We shall do well on this anniversary if the thought of the people is directed to the essentials of our democracy. Here in this body we find the living exponents of the principle of representative government – not government by direct mass action but by representation, which means leadership as well as responsiveness and accountability.

Here the ground swells of autocracy, destructive of parliamentary independence, have not yet upset or even disturbed the authority and responsibility of the essential legislative branch of democratic institutions. We have a National Government equipped with vast powers which have proved to be adequate to the development of a great nation, and at the same time maintaining the balance between centralized authority and local autonomy. It has been said that to preserve that balance, if we did not have States we should have to create them. In our 48 States we have the separate sources of power necessary to protect local interests and thus also to preserve the central authority, in the vast variety of our concerns, from breaking down under its own weight....

We not only praise individual liberty but our constitutional system has the unique distinction of insuring it. Our guarantees of fair trials, of due process in the protection of life, liberty, and property – which stands between the citizen and arbitrary power – of religious freedom, of free speech, against the abuses threatened by gusts of passion and prejudice which in misguided zeal would destroy the basic interests of democracy. We protect the fundamental right of minorities, in order to save democratic government from destroying itself by the excesses of its own power.

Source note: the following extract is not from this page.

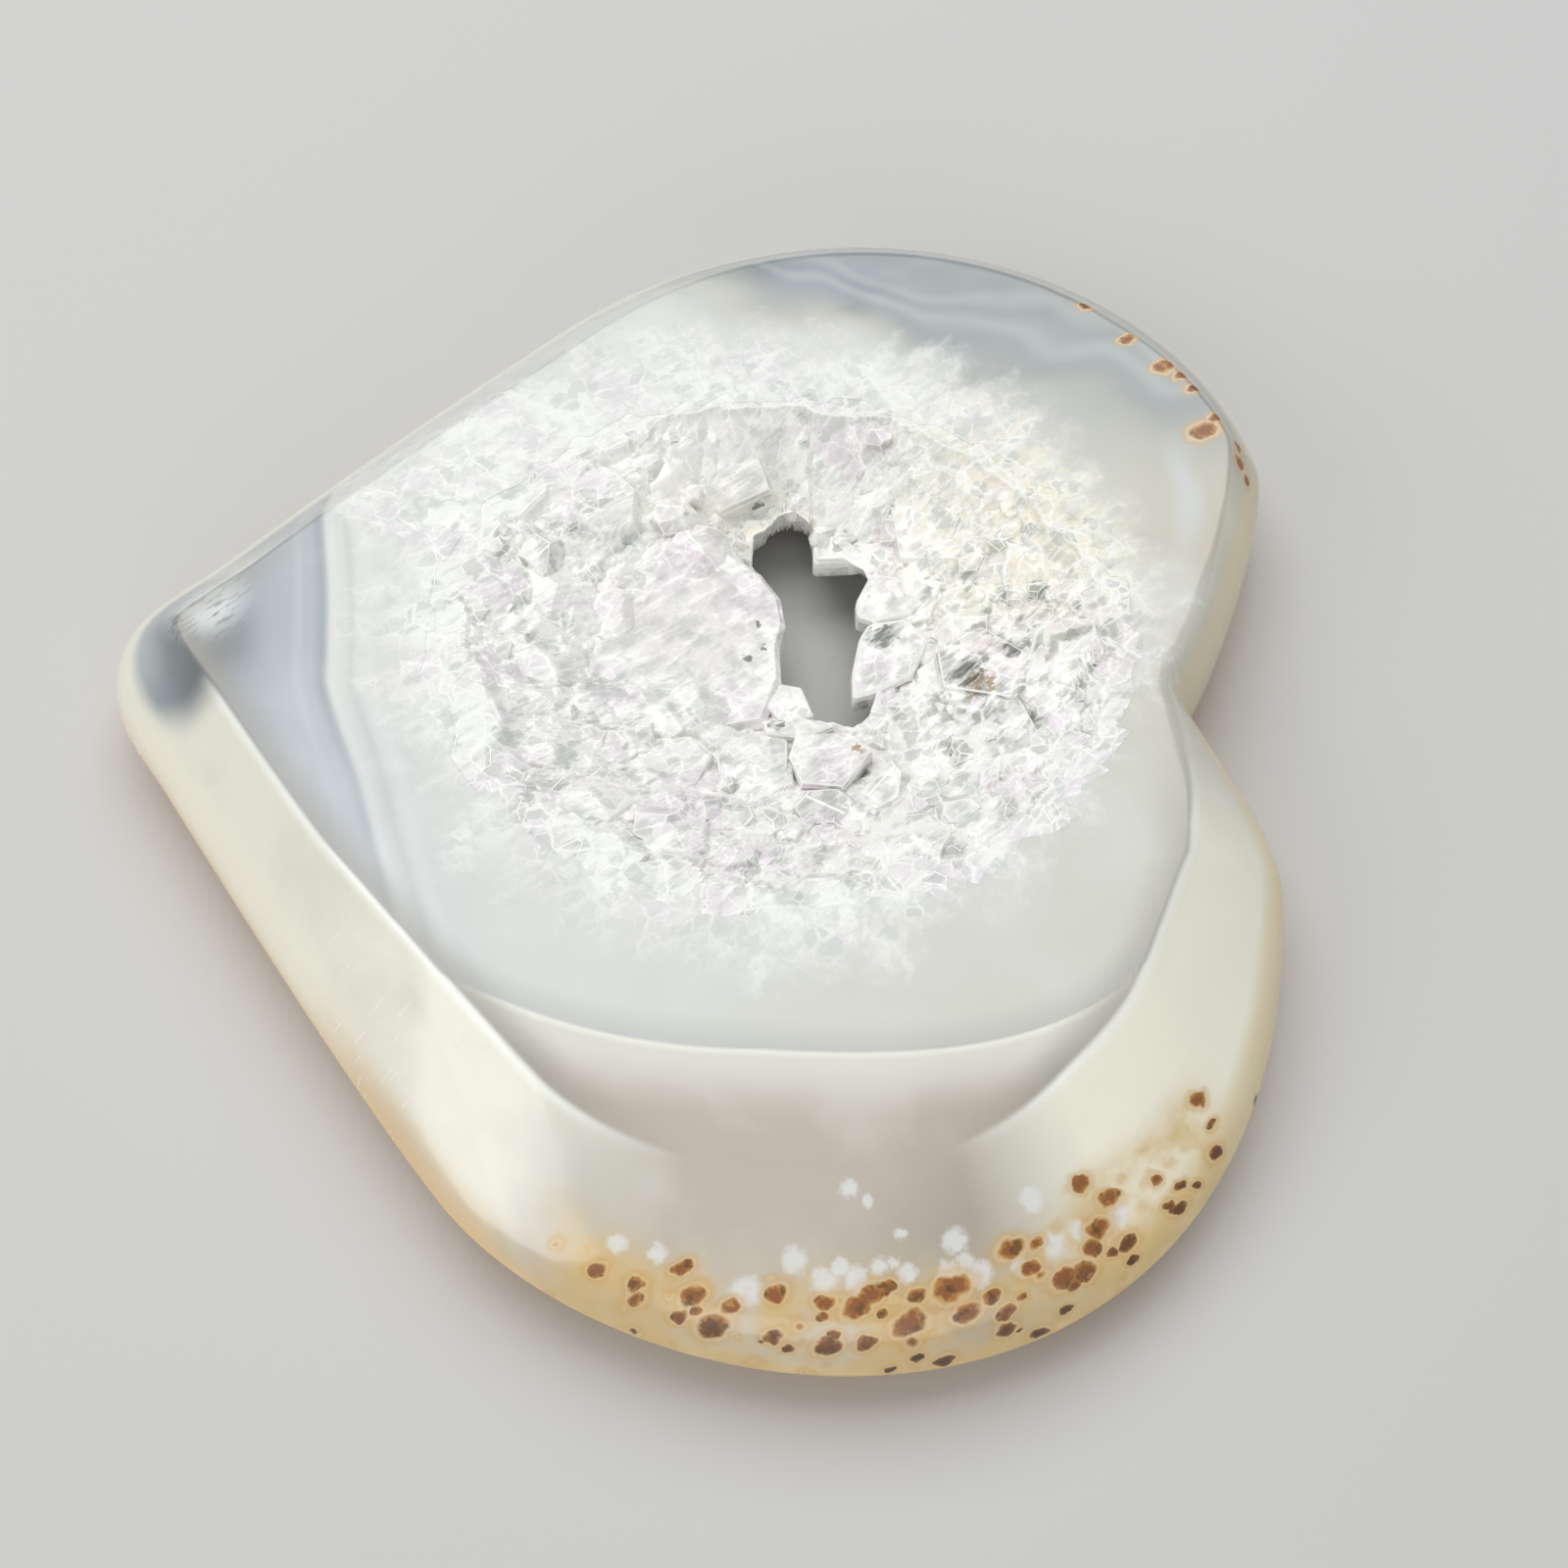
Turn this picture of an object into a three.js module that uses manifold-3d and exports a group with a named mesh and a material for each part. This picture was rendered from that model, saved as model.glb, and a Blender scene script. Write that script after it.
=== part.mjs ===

The firmest ground confidence in the future is that more than ever we realize that, while democracy must have its organization and controls, its vital breath is individual liberty.

I am happy to be here as the representative of the tribunal which is charged with the duty of maintaining, through the decision of controversies, these constitutional guaranties. We are a separate but not an independent arm of government. You, not we, have the purse and the sword. You, not we, determine the establishment and the jurisdiction of the lower Federal courts and the bounds of the appellate jurisdiction of the Supreme Court. The Congress first assembled on March 4, 1789, and on September 24, 1789, as its twentieth enactment, passed the Judiciary Act – to establish the judicial courts of the United States – a statute which is a monument of wisdom, one of the most satisfactory acts in the long history of notable congressional legislation. It may be said to take rank in our annals as next in importance to the Constitution itself.

In thus providing the judicial establishment, and in equipping and sustaining it, you have made possible the effective functioning of the department of government which is designed to safeguard with judicial impartiality and independence the interests of liberty. But in the great enterprise of making democracy workable we are all partners. One member of our body politic cannot say to another: “I have no need of thee.” We work in successful cooperation by being true, each department to its own functions, and all to the spirit which pervades our institutions, exalting the processes of reason, seeking through the very limitations of power the promotion of the wise use of power, and finding the ultimate security of life, liberty, and the pursuit of happiness, and the promise of continued stability and a rational progress in the good sense of the American people.